Facilitating 3D Interpretation and Targeting

Machine learning-derived 2D geological maps can be integrated into 3D modeling software alongside data like 3D geophysical inversions and drill hole logs. This allows geologists to:

• Visualize geology in three dimensions

• Build solid geological models

• Identify prospective zones (e.g., structures intersecting favorable intrusions)

• Enhance targeting and drill planning

These 3D models improve mineral system understanding, making exploration more precise and effective.

Complementing Field Work

Machine learning enhances field efforts by revealing patterns in data that may be harder to detect on the ground. Predictive maps serve as a guide for field work, directing geologists to areas of interest or uncertainty. However, it remains a complementary technology—traditional field mapping, groundtruthing, and sample collection are still essential to validate predictions and ensure accuracy.

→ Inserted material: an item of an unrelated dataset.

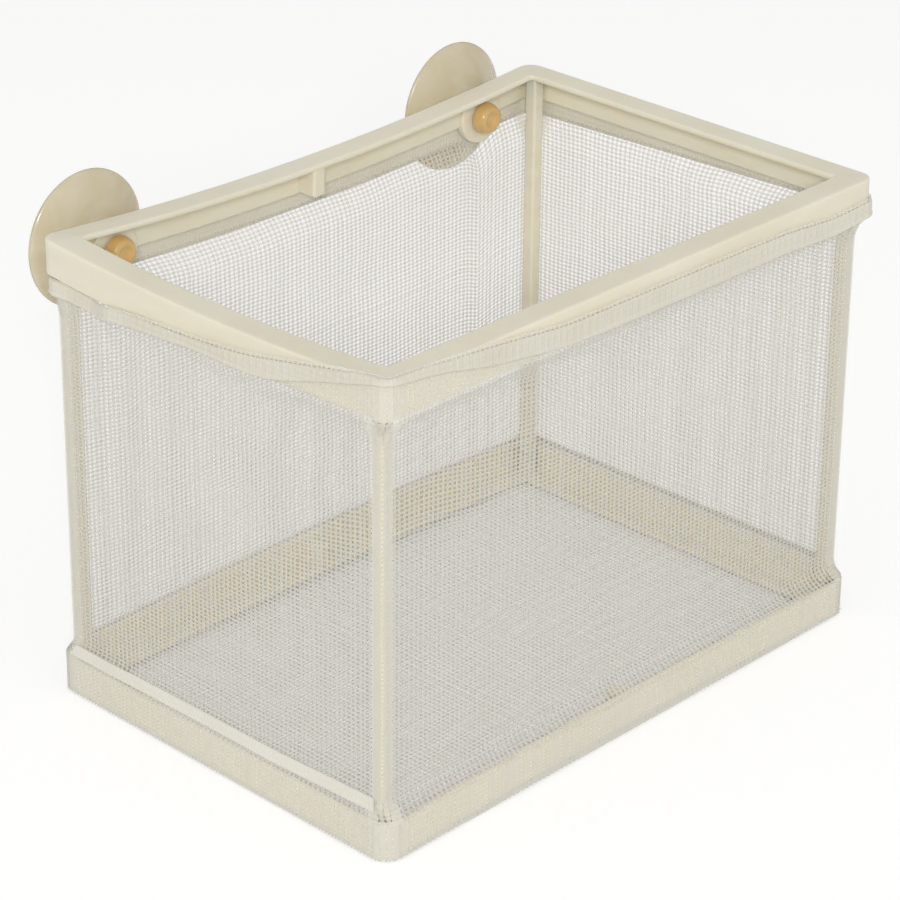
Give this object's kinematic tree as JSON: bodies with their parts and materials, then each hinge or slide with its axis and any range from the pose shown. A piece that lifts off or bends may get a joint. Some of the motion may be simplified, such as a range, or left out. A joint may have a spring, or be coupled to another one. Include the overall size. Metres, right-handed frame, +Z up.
{
  "type": "fish breeding box",
  "caption": "Rectangular net box with two moulded frames, corner posts, a fine mesh bag with an elastic hem, and rear suction cups; keeps young fish apart inside a tank.",
  "frame": {"origin": "middle of the netting floor's underside, on the box's plan centre", "axes": "+X along the long side, +Y towards the tank's glass that the suction cups hold, +Z up"},
  "size_m": [0.1728, 0.1262, 0.1298],
  "materials": {
    "cream_plastic": "satin moulded",
    "clear_amber_pvc": "smooth and clouded",
    "white_netting": "fine open mesh",
    "white_hem_tape": "closely knitted tape"
  },
  "bodies": {
    "box": {"bottom_frame": "cream_plastic", "top_frame": "cream_plastic", "post_left_front": "cream_plastic", "post_left_rear": "cream_plastic", "post_right_front": "cream_plastic", "post_right_rear": "cream_plastic", "net_front": "white_netting", "net_rear": "white_netting", "net_left": "white_netting", "net_right": "white_netting", "net_floor": "white_netting", "net_hem": "white_hem_tape", "hem_elastic": "white_hem_tape", "seam_left": "white_hem_tape", "seam_right": "white_hem_tape"},
    "cup_left": {"suction_cup_left": "clear_amber_pvc"},
    "cup_right": {"suction_cup_right": "clear_amber_pvc"}
  },
  "joints": [
    {"name": "cup_left_spin", "type": "hinge", "parent": "box", "child": "cup_left", "pos_m": [-0.0637, 0.0554, 0.1123], "axis": [0, 1, 0], "continuous": true},
    {"name": "cup_right_spin", "type": "hinge", "parent": "box", "child": "cup_right", "pos_m": [0.0637, 0.0554, 0.1123], "axis": [0, 1, 0], "continuous": true}
  ]
}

Iterative Refinement and Updates

The machine learning workflow is iterative, enabling continuous improvement through refinement of:

• Training data

• Input maps

• Modeling parameters

As new field data or insights become available, the resulting maps and models can be easily updated, ensuring they remain relevant and accurate over time.

Conclusion

Machine learning transforms the extraction of geological information from geophysical datasets and other geoscience data, offering exploration teams a powerful tool to maximize the value of often expensive datasets. By integrating diverse data, identifying complex relationships, producing predictive maps, and supporting 3D modeling, it improves mineral system understanding and makes exploration targeting more effective. With its objectivity, speed, and ability to map under cover, quantify uncertainty, and complement field work, machine learning is reshaping the future of geological mapping and mineral exploration.